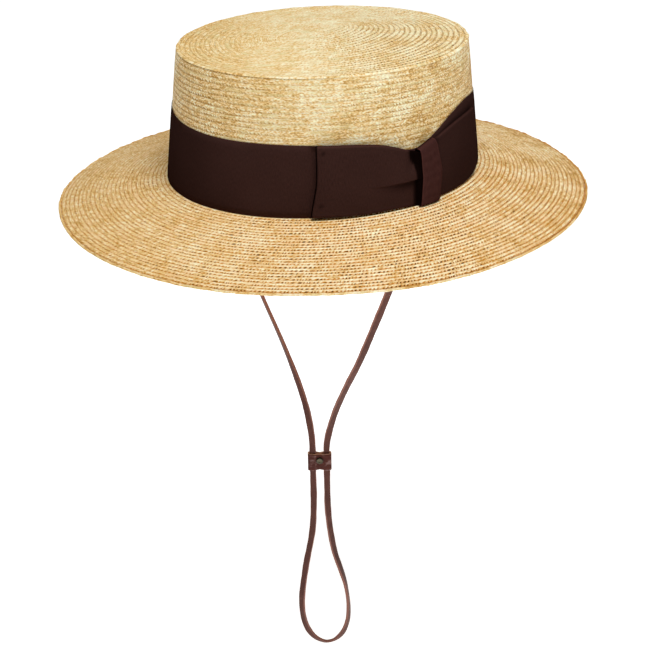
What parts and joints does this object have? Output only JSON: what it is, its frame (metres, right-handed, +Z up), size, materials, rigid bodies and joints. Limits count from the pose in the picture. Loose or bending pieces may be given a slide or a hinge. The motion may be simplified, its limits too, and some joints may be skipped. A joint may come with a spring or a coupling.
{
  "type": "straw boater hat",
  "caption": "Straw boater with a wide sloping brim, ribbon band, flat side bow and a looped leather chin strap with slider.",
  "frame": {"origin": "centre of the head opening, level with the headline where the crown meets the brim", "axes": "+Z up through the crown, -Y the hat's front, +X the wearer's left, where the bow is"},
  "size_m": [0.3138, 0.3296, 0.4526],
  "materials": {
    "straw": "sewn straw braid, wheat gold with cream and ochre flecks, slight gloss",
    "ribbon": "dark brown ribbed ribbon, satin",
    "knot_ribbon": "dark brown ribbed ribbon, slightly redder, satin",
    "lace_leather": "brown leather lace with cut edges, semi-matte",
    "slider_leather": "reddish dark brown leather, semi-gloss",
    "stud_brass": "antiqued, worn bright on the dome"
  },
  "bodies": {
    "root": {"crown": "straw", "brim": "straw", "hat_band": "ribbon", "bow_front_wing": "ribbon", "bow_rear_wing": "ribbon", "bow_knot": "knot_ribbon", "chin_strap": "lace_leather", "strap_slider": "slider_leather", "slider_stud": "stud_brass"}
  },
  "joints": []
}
****
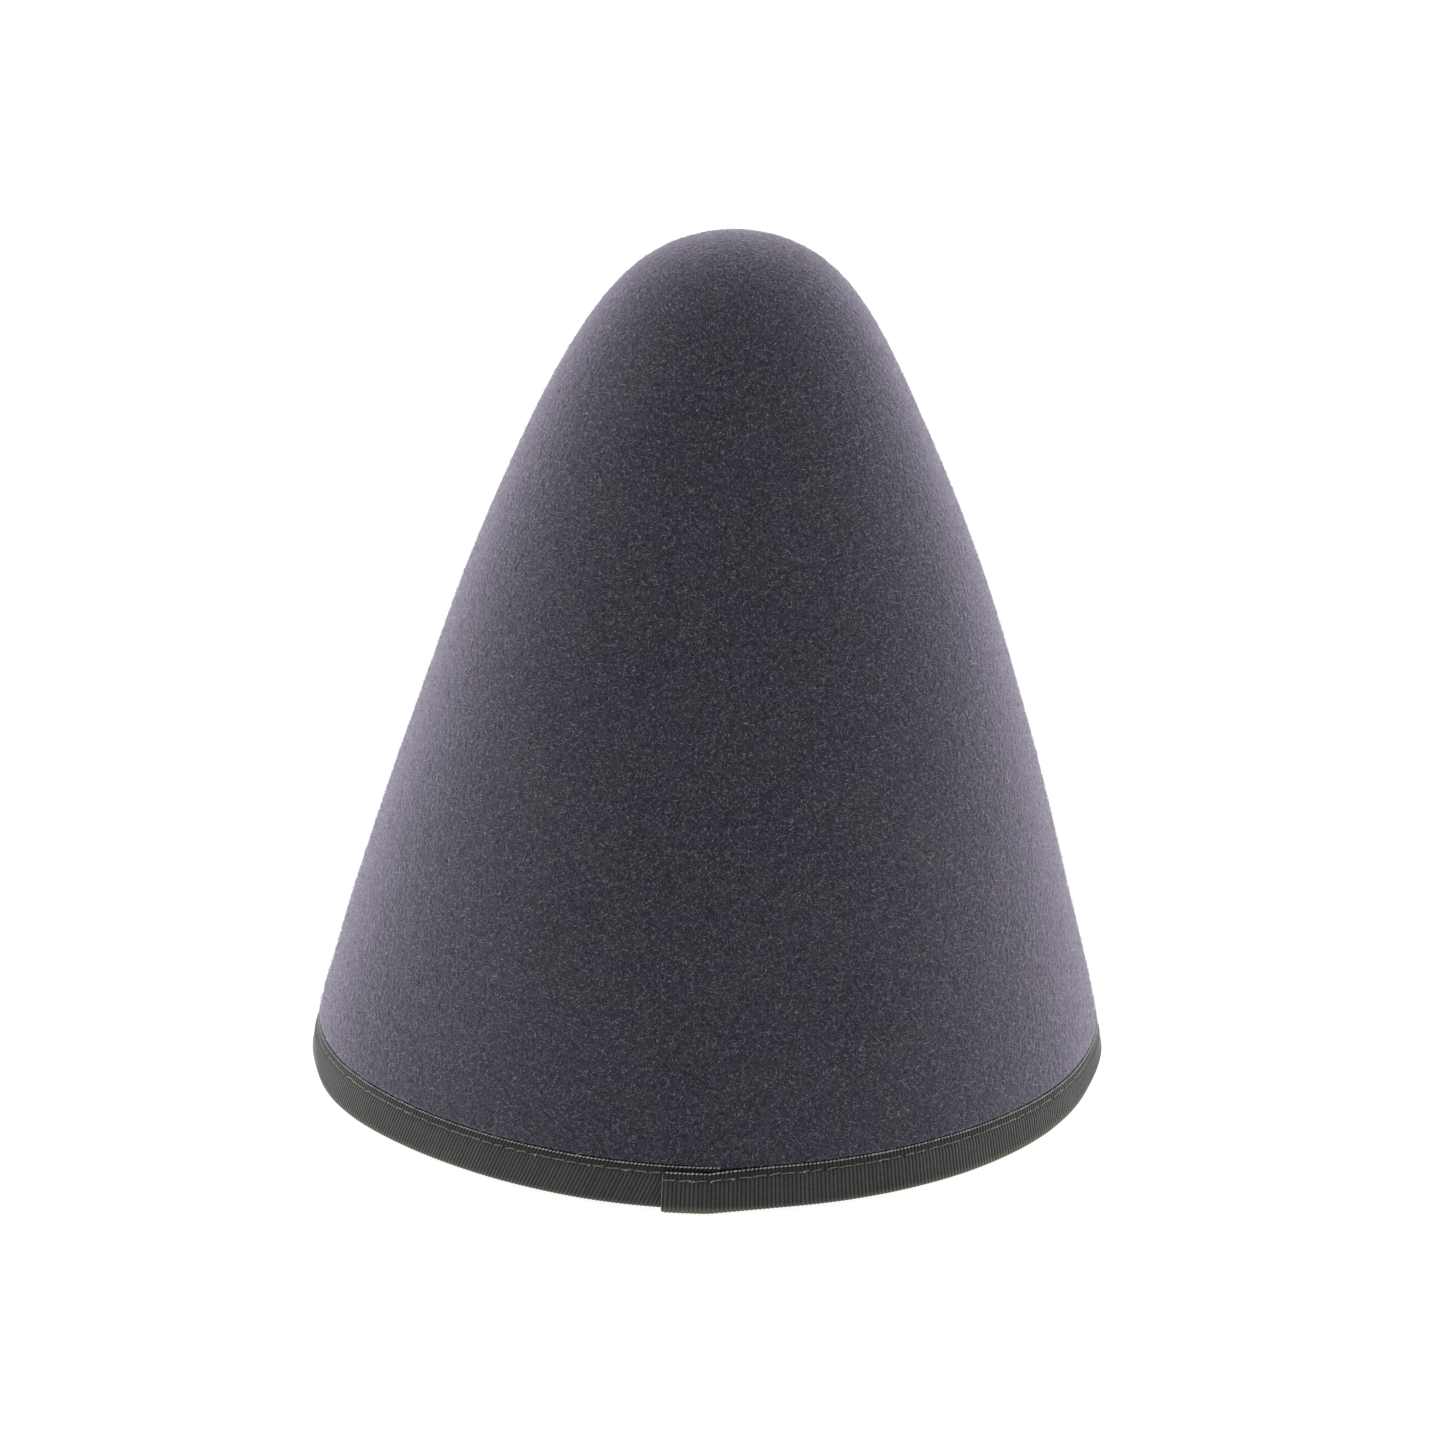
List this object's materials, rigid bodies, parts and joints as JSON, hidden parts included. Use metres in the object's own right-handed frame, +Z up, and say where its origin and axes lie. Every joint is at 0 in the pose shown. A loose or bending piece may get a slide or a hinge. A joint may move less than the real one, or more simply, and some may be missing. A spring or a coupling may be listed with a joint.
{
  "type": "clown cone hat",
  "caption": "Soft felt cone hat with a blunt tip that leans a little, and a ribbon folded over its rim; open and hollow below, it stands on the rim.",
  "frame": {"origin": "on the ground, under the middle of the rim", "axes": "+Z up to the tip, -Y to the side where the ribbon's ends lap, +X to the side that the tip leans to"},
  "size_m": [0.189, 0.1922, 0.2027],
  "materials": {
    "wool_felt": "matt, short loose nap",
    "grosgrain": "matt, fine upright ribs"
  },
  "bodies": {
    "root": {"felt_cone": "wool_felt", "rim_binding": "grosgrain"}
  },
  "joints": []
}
****
(TASK GOAL):
Pull out all lines from the entries above in which the word "materials" appears.

(WRITTEN SOLUTION):
What parts and joints does this object have? Output only JSON: what it is, its frame (metres, right-handed, +Z up), size, materials, rigid bodies and joints. Limits count from the pose in the picture. Loose or bending pieces may be given a slide or a hinge. The motion may be simplified, its limits too, and some joints may be skipped. A joint may come with a spring or a coupling.
  "materials": {
List this object's materials, rigid bodies, parts and joints as JSON, hidden parts included. Use metres in the object's own right-handed frame, +Z up, and say where its origin and axes lie. Every joint is at 0 in the pose shown. A loose or bending piece may get a slide or a hinge. A joint may move less than the real one, or more simply, and some may be missing. A spring or a coupling may be listed with a joint.
  "materials": {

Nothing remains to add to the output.